In the summer of 2008 we remodeled our kitchen.  As part of that remodel, we purchased an OXO brushed stainless trash can with a pedal operated lid.  We purchased an 8 gallon model as it had to fit under a kitchen countertop overhang.

The week before we left for vacation, the lid opening mechanism broke.  I sent an email to OXO and they responded within hours that they were sending a replacement product (I wasn't sure if they were sending a new can or a replacement part).  I was pleased but had to wait until our return from vacation to open the box.  They had sent a replacement top to a different trash can.  It did not work for me.

I wrote them today to tell them they sent the wrong product and provided model number info.  They responded by telling me they did not make that product any longer so thanks for being a customer.

I then replied that I was disappointed they couldn't help me with a defective product that I would have to shop other brands.

Within minutes I received a phone call from an OXO customer service representative to discuss the problem with me.

She offered a 10 gallon model as they no longer make 8 gallon cans, but I reminded the rep of my height requirements.  She kept searching their product line and found a more expensive 10 gallon model that had an open lid height right at the limit of my clearance.  She offered to send me that replacement trash can (one time only as it is a more expensive model) as soon as it was in stock.

I consider that to be top notch customer service and I told her so.


----------



## JamesS (Feb 9, 2010)

I'm glad to hear that. Oxo has become one of my favorite sources of small kitchen tools and containers.  

Good customer service seems to be catching on in the culinary world.  

Over the weekend, I emailed Cuisinart with a question (not an issue, a pre-sale question) about one of their newer food processors, expecting an email back with the answer.  Instead, they phoned.
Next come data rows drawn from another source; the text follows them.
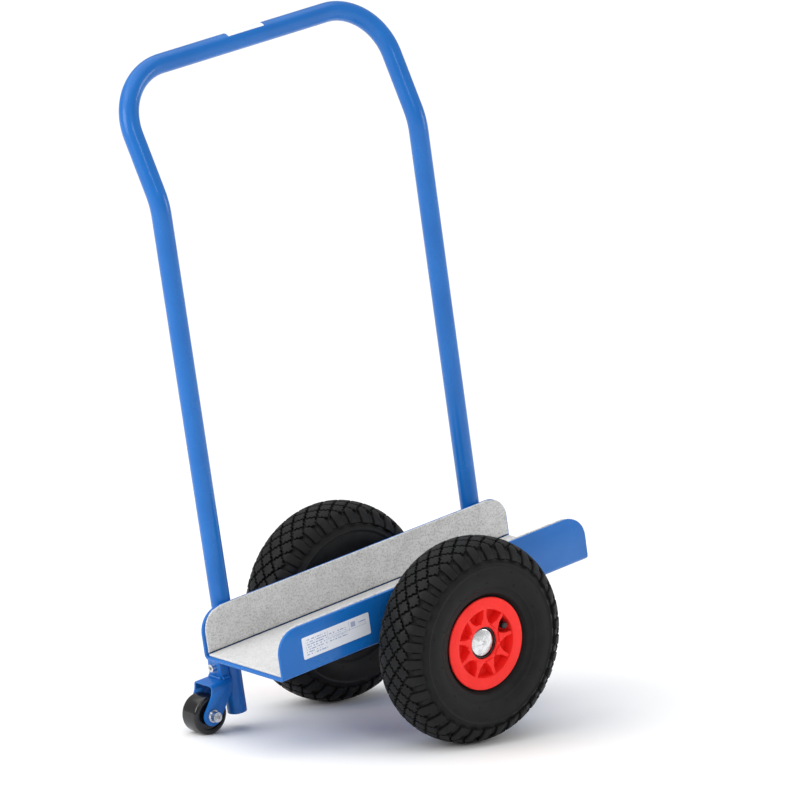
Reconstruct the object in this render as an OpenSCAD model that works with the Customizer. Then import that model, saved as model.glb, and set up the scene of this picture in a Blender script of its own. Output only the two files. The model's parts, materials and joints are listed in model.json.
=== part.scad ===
// Panel truck: a felt-lined steel trough on two air-tyred wheels, steadied by a
// small fixed castor and pushed by a tall bent-tube handle.
//
// Everything is drawn in the trough's own frame (X along the trough, Y across it,
// Z square to its floor, zero at the underside midway along) and then tipped until
// all three wheels stand on the ground at Z = 0.

/* [Trough] */
// Length of the trough
tray_len = 500; // [420:5:640]
// Outside width of the trough
tray_w = 159; // [130:1:200]
// Height of the side flanges above the underside
flange_h = 62; // [52:1:90]
// Thickness of the folded sheet
sheet_t = 4; // [3:0.5:5]
// Outside radius of the two folds
fold_r = 6; // [5.5:0.5:9]
// Radius of the top corners of the flanges
corner_r = 30; // [10:1:40]

/* [Felt lining] */
// Thickness of the felt
felt_t = 3; // [2:0.5:4]
// Distance from the ends of the sheet to the ends of the felt
felt_inset = 3; // [1:0.5:8]
// Open seam between the wall felt and the floor felt
felt_seam = 1.5; // [0.5:0.5:3]
// Gap beside the floor felt, inside the faces of the wall felts
felt_gap = 0.5; // [0.2:0.1:1]

/* [Handle] */
// Outside diameter of the handle tube
tube_d = 25; // [22:0.5:30]
// Wall of the handle tube
tube_wall = 2; // [1.5:0.5:3]
// Distance from the ends of the trough to the axes of the legs
leg_inset = 45; // [35:1:70]
// How far the castor's leg reaches below the trough
leg_tail = 87; // [75:1:110]
// Height of the kink above the underside
kink_h = 575; // [480:5:720]
// Lean of the upper handle away from the load, in degrees
lean = 22; // [10:1:35]
// Length from the kink to the axis of the grip bar
upper_len = 164; // [150:1:230]
// Centre-line radius of the kinks
kink_r = 80; // [60:5:120]
// Centre-line radius of the grip bar's corners
bar_r = 75; // [55:5:90]

/* [Axle] */
// Diameter of the axle
axle_d = 20; // [16:1:25]
// Outside diameter of the axle tube under the trough
housing_d = 30; // [28:1:36]
// Radial clearance of the axle in its tube
housing_fit = 0.1; // [0.05:0.05:0.5]
// Gap between each side of the trough and its tyre
tyre_gap = 13; // [10:1:40]

/* [Main wheels] */
// Diameter over the tread
tyre_d = 260; // [240:5:280]
// Width of the tyre
tyre_w = 85; // [75:1:90]
// Carcass thickness
tyre_wall = 6.5; // [5:0.5:8]
// Fullness of the tyre's section, where 2 is a plain ellipse
tyre_power = 2.3; // [2:0.1:3]
// Diameter of the rim over its flanges
rim_d = 117; // [112:1:122]
// Width of the rim over its flanges
rim_w = 64; // [60:1:68]
// Diameter of the bead seats
seat_d = 101.6; // [99:0.1:104]
// Diameter of the opening inside the rim's face
opening_d = 87; // [82:1:90]
// Number of ribs on each side of the rim
ribs = 9; // [5:1:12]
// Thickness of a rib
rib_t = 4; // [3:0.5:6]
// Depth of the pockets below the rim's face
pocket_depth = 16; // [12:1:20]
// Turn of the first rib from the trough's direction, in degrees
rib_turn = 1; // [0:1:39]
// Diameter of the hub boss
boss_d = 51; // [47:1:54]
// Diameter of the roller track in the hub
race_d = 30; // [28:0.5:32]
// Number of rollers in each hub
rollers = 10; // [8:1:11]
// Radial running clearance of the rollers
roller_fit = 0.05; // [0.02:0.01:0.1]

/* [Castor] */
// Diameter of the castor wheel
castor_d = 50; // [44:1:54]
// Width of the castor wheel
castor_w = 30; // [22:1:34]
// Distance from the leg's axis to the castor's axle
castor_trail = 50; // [46:1:60]
// Depth of the castor's axle below the underside of the trough
castor_drop = 73; // [70:1:90]
// Sheet thickness of the fork
fork_t = 2.5; // [2:0.5:4]
// Outside radius of the fork's two bends
fork_bend_r = 6; // [4.5:0.5:8]
// Radius of the rounded lower end of the fork
fork_end_r = 13; // [10:0.5:16]
// Thickness of the neck bar between the leg and the fork
neck_t = 12; // [6:1:14]

/* [Hidden] */
$fn = 72;

// Colours
paint = [0.10, 0.36, 0.70];
felt_grey = [0.72, 0.72, 0.71];
zinc = [0.78, 0.79, 0.80];
steel = [0.62, 0.63, 0.65];
rubber = [0.13, 0.13, 0.14];
rim_red = [0.90, 0.16, 0.13];
black_plastic = [0.06, 0.06, 0.07];
natural_plastic = [0.85, 0.83, 0.76];
white = [0.95, 0.95, 0.96];

// Trough
fold_inner_r = fold_r - sheet_t;
side_y = tray_w / 2;
wall_y = side_y - sheet_t;
felt_top = sheet_t + felt_t;
film_t = 0.3;
glue_t = 0.02;

// Handle
tube_r = tube_d / 2;
leg_x = tray_len / 2 - leg_inset;
leg_y = side_y + tube_r;
weld_r = 3.5;
weld_share = 0.62;
bend_overlap = 0.2;
bend_swell = 0.05;

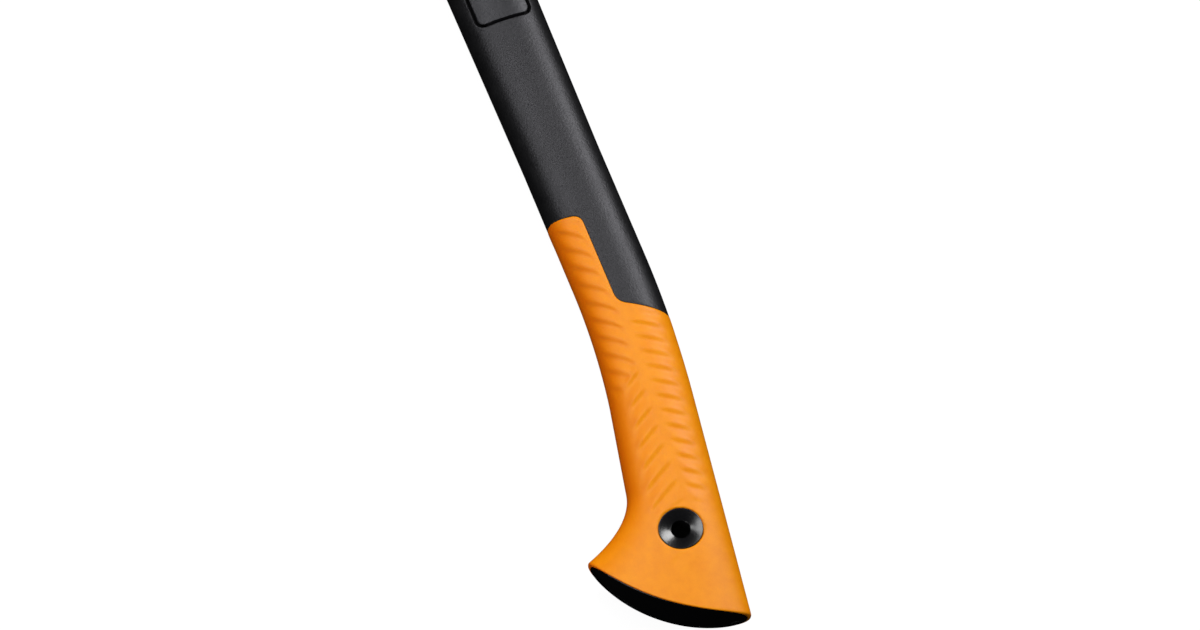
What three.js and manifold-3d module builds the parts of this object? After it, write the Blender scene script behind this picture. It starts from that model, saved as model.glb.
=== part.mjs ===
// A felling axe: a forged steel head, a hollow glass-fibre handle moulded round the
// head's waist, a soft grip moulded over the lower handle, a cap that closes the butt,
// a two-part hanging eyelet, and a label plate in each side of the handle.
//
// Millimetres. +X runs up the handle to the head, +Y is the way the cutting edge faces,
// +Z is the side that faces up when the axe lies flat. The drawing's zero is the centre
// of the eyelet. The exported group is shifted so that its own zero is the middle of the
// axe's footprint, on the surface that it lies on.

import * as THREE from "three";
import { mergeVertices } from "three/addons/utils/BufferGeometryUtils.js";
import Module from "manifold-3d";

const wasm = await Module();
wasm.setup();

// ---------------------------------------------------------------- driving dimensions

const gap = 0.3; // clearance left between pieces that touch
const far = 400; // reach of a cutting solid, past everything it cuts

const shaft = {
  axisY: -17.8, // centre line of the straight shaft
  halfWidth: 19,
  taperFrom: 205, // it widens a little between these two heights
  taperTo: 340,
  taper: 0.0125, // half width gained for each mm
  halfThick: 12.4,
  roundness: 2.5, // exponent of the section: 2 is an ellipse, more is squarer
};
const bend = {
  front: { top: 138, end: 66, slope: 0.192 },
  back: { top: 143, end: 66, slope: 0.134 },
};
const knob = {
  top: 75, // where the sections start to fan out to the slanted butt
  throat: new THREE.Vector2(31, 15),
  throatPull: new THREE.Vector2(13.2, 18),
  toe: new THREE.Vector2(2.6, 44.8),
  heelX: -48.2,
  bulge: 9.4, // how far the butt bows out along its length
  halfThick: 12,
  roundness: 2.3,
};
const grip = {
  thick: 2.2,
  frontTop: 171.4, // the tongue up the front edge
  sideTop: 168, // the same, where the tongue's side begins
  tongueEdgeY: -13.9,
  backTop: 119.3, // where the slanted back edge leaves the tongue
  backEnd: 107,
  corner: 4.5,
};
const wall = { shaft: 4.2, grip: 3.4 }; // thickness of the hollow handle's wall
const hollowTop = 500;
const cap = {
  flange: 3.2,
  spigotDepth: 9,
  spigotWall: 2,
  dome: 3.8,
  domeRoundness: 2.8,
};
const eyelet = {
  holeRadius: 4.4,
  barrelRadius: 6.2,
  sleeveRadius: 5.1, // the thin barrel that slides into the other half
  flangeRadius: 10.2,
  rimWidth: 0.5,
  dish: 0.9, // depth of the shallow cone
  height: 12, // of the rim above the middle plane
};
const label = {
  from: 280.3,
  to: 462,
  halfWidth: 13.5,
  corner: 4.4,
  groove: 1.1, // gap round the plate
  thick: 1.6,
};
const collar = {
  from: 505, // the neck swells from here
  full: 540,
  top: 609,
  halfWidth: 26,
  halfThick: 17,
  flat: 16, // the sides are flat this far from the middle plane
  roundness: 4.6,
  crown: 7, // rounding of the top end
};
const head = {
  middleX: 572,
  waistHalfHeight: 28,
  waistHalfThick: 9.5,
  shoulderY: 8.4, // front face of the waist, where the blade starts
  bladeHalfHeight: 31,
  bladeHalfThick: 12.5,
  pollY: -66,
  pollShoulderY: -44.4,
  pollHalfHeight: 30,
  pollHalfThick: 14.5,
  edgeY: 95, // at the corners of the cutting edge
  edgeBow: 11,
  edgeHalfLength: 56,
  edgeDropX: -9, // the edge's middle lies this far below the head's
  bevel: 13,
  bevelHalfThick: 1.9,
  edgeHalfThick: 0.15,
  keyHoles: [-15, 15],
  keyRadius: 5,
};
const segments = { handle: 36, head: 32, eyelet: 40 };

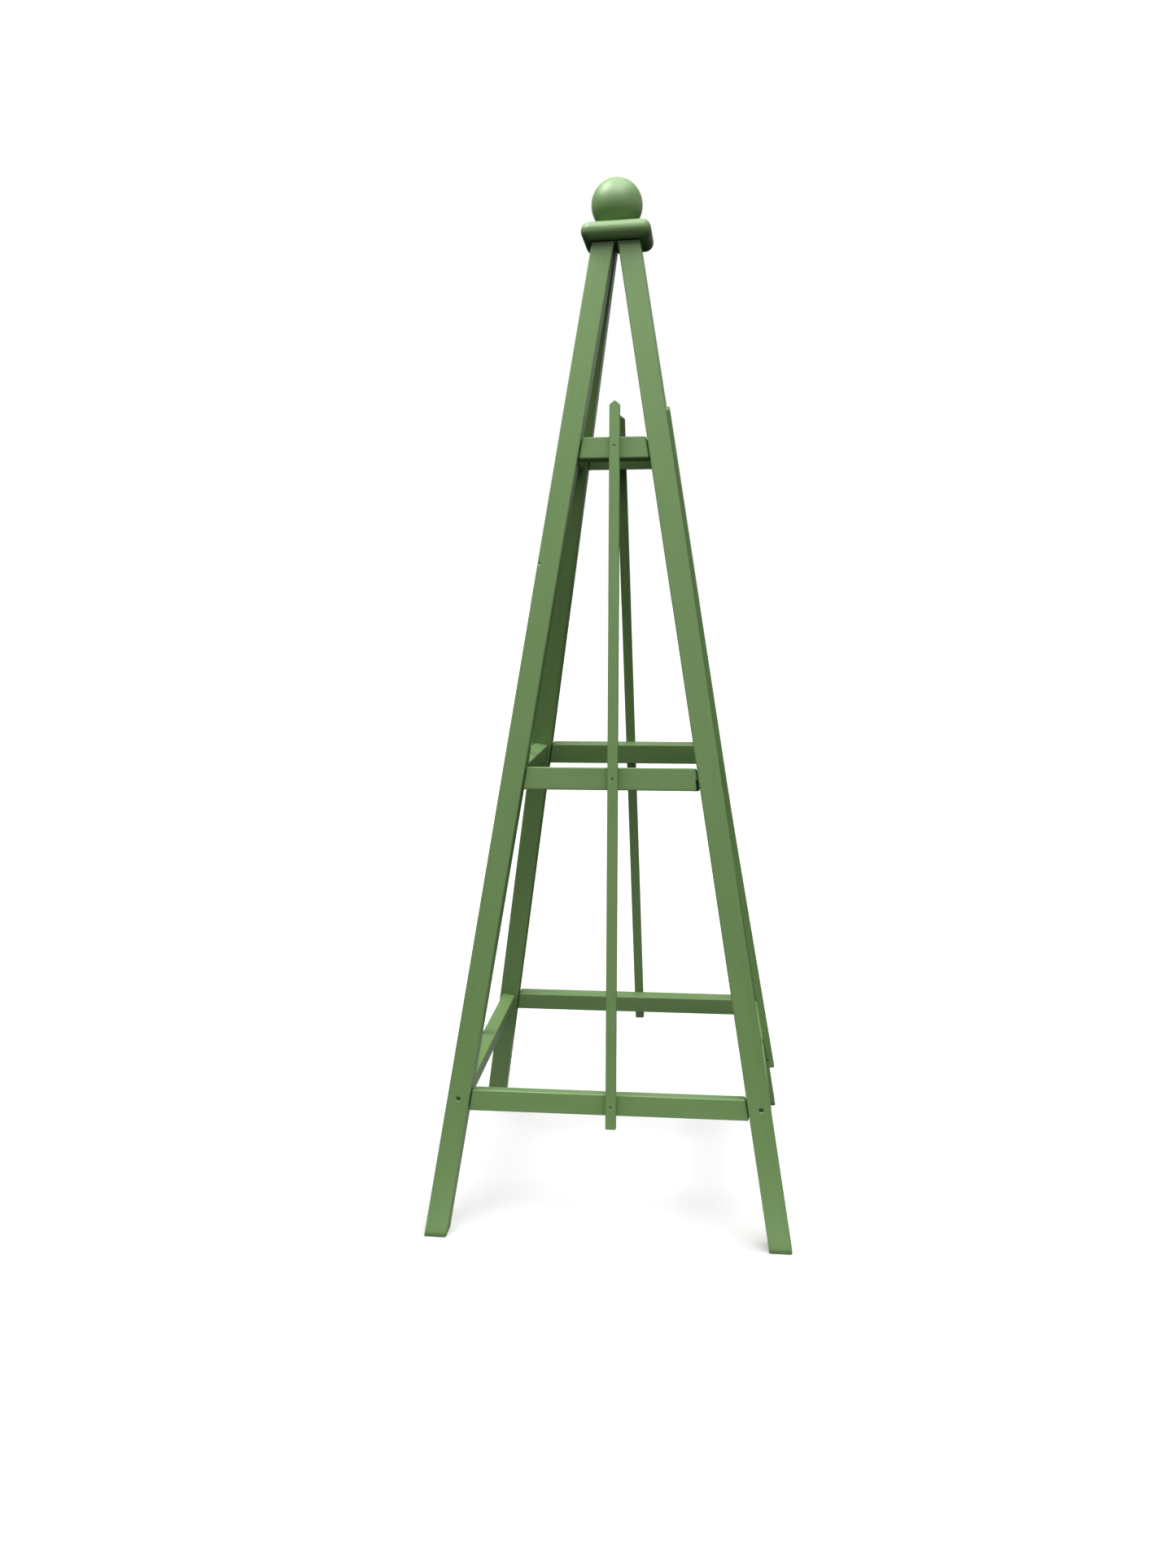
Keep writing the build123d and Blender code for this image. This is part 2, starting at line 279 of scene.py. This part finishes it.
def paint(name, matt, specular):
    """Satin paint brushed along the grain. matt is added to its roughness, and specular is the strength of
    its gloss. The attribute grain runs along, across and through each timber. The noises are the uneven
    coats, the grain that shows through, the marks of the bristles, orange peel and specks."""
    nodes = Nodes(name)
    grain = nodes.attribute("grain")
    end = nodes.attribute("end_grain", "Fac")
    arris = nodes.attribute("arris", "Fac")
    cloud = nodes.noise(nodes.stretch(grain, (5, 22, 22)), detail=4, roughness=0.6)
    streaks = nodes.noise(nodes.stretch(grain, (9, 330, 330)), detail=5, roughness=0.62, distortion=0.3)
    brush = nodes.noise(nodes.stretch(grain, (26, 900, 900)), detail=3, roughness=0.6)
    peel = nodes.noise(grain, scale=1100, detail=2)
    specks = nodes.noise(grain, scale=420, detail=3, roughness=0.7)
    tone = nodes.mix(nodes.span(cloud, 0.3, 0.7, 0, 1), PAINT_THICK, PAINT_COLOUR)
    raised = nodes.math("ADD", nodes.span(streaks, 0.42, 0.72, 0, 0.5),
                        nodes.math("MULTIPLY", arris, 0.5))
    colour = nodes.mix(nodes.math("MINIMUM", raised, 1.0), tone, PAINT_THIN)
    colour = nodes.mix(nodes.span(specks, 0.68, 0.78, 0, 0.35), colour, PAINT_THICK)
    # End grain darker and greyer: partly paint soaked into it, partly a painted reflection
    colour = nodes.mix(nodes.math("MULTIPLY", end, 0.8), colour, PAINT_END_GRAIN_AND_REFLECTION)
    roughness = nodes.math("ADD", nodes.span(cloud, 0.3, 0.7, 0.38 + matt, 0.45 + matt),
                           nodes.span(brush, 0.3, 0.7, -0.03, 0.03))
    normal = nodes.bump(streaks, 0.35, 0.12 * MM)
    normal = nodes.bump(brush, 0.30, 0.05 * MM, normal)
    normal = nodes.bump(peel, 0.25, 0.03 * MM, normal)
    roughness = nodes.math("ADD", roughness, nodes.math("MULTIPLY", end, 0.12))
    return nodes.finish(Base_Color=colour, Roughness=roughness, Specular_IOR_Level=specular, Normal=normal)


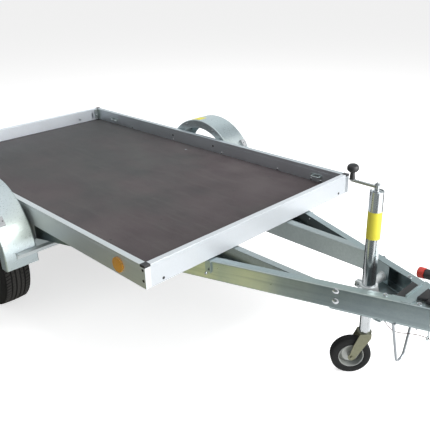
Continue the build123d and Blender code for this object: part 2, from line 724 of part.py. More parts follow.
def trailing_arm():
    """Cranked arm with the brake backplate and the stub that carries the wheel."""
    root = rod_y(ARM_ROOT_R, AXLE_X, AXLE_Z, AXLE_END, AXLE_END + ARM_THICK)
    tip = rod_y(ARM_TIP_R, WHEEL_X, TYRE_R, AXLE_END, AXLE_END + ARM_THICK)
    along = (cos(radians(ARM_DROOP)), sin(radians(ARM_DROOP)))
    normal = (-along[1], along[0])
    web = [(AXLE_X + s * r * normal[0], AXLE_Z + s * r * normal[1])
           for s, r in ((1, ARM_ROOT_R), (-1, ARM_ROOT_R))]
    web += [(WHEEL_X + s * r * normal[0], TYRE_R + s * r * normal[1])
            for s, r in ((-1, ARM_TIP_R), (1, ARM_TIP_R))]
    arm = root + tip + side_profile(web, AXLE_END, AXLE_END + ARM_THICK)
    arm += rod_y(ARM_TIP_R + 6, WHEEL_X, TYRE_R, AXLE_END + ARM_THICK, BACKPLATE_Y)
    arm += rod_y(BACKPLATE_R, WHEEL_X, TYRE_R, BACKPLATE_Y, BACKPLATE_Y + BACKPLATE_THICK)
    arm += rod_y(STUB_R, WHEEL_X, TYRE_R, BACKPLATE_Y, HUB_FACE - 4)
    return arm


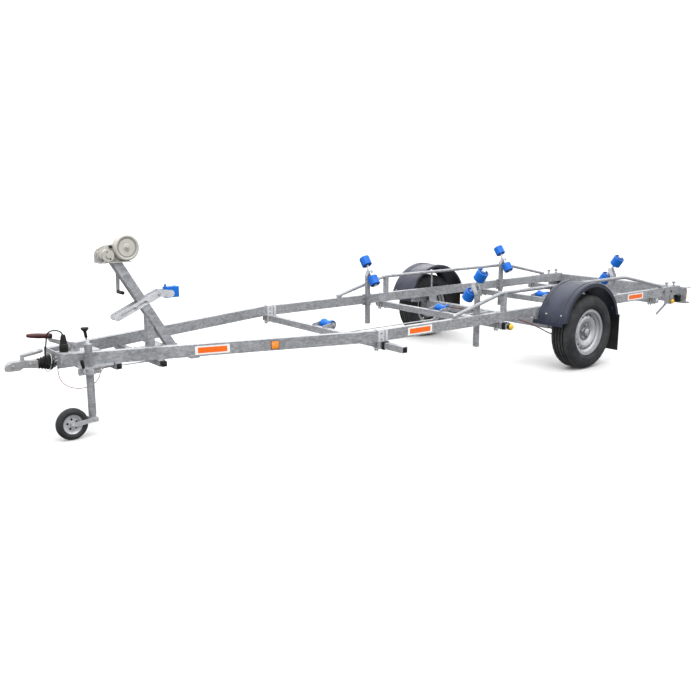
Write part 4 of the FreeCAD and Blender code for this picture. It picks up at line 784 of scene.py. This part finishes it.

The customer service rep was both friendly and helpful.


----------



## Uncle Bob (Feb 9, 2010)

It's a buyer's market...Companies are willing to work for your business..........again.


----------



## roadfix (Feb 9, 2010)

I've never dealt with their customer service but I am pretty happy with all my OXO items and gadgets I've purchased so far.


----------



## DaveSoMD (Feb 9, 2010)

Uncle Bob said:


> It's a buyer's market...Companies are willing to work for your business..........again.


 
And quite honesly it is about time.


----------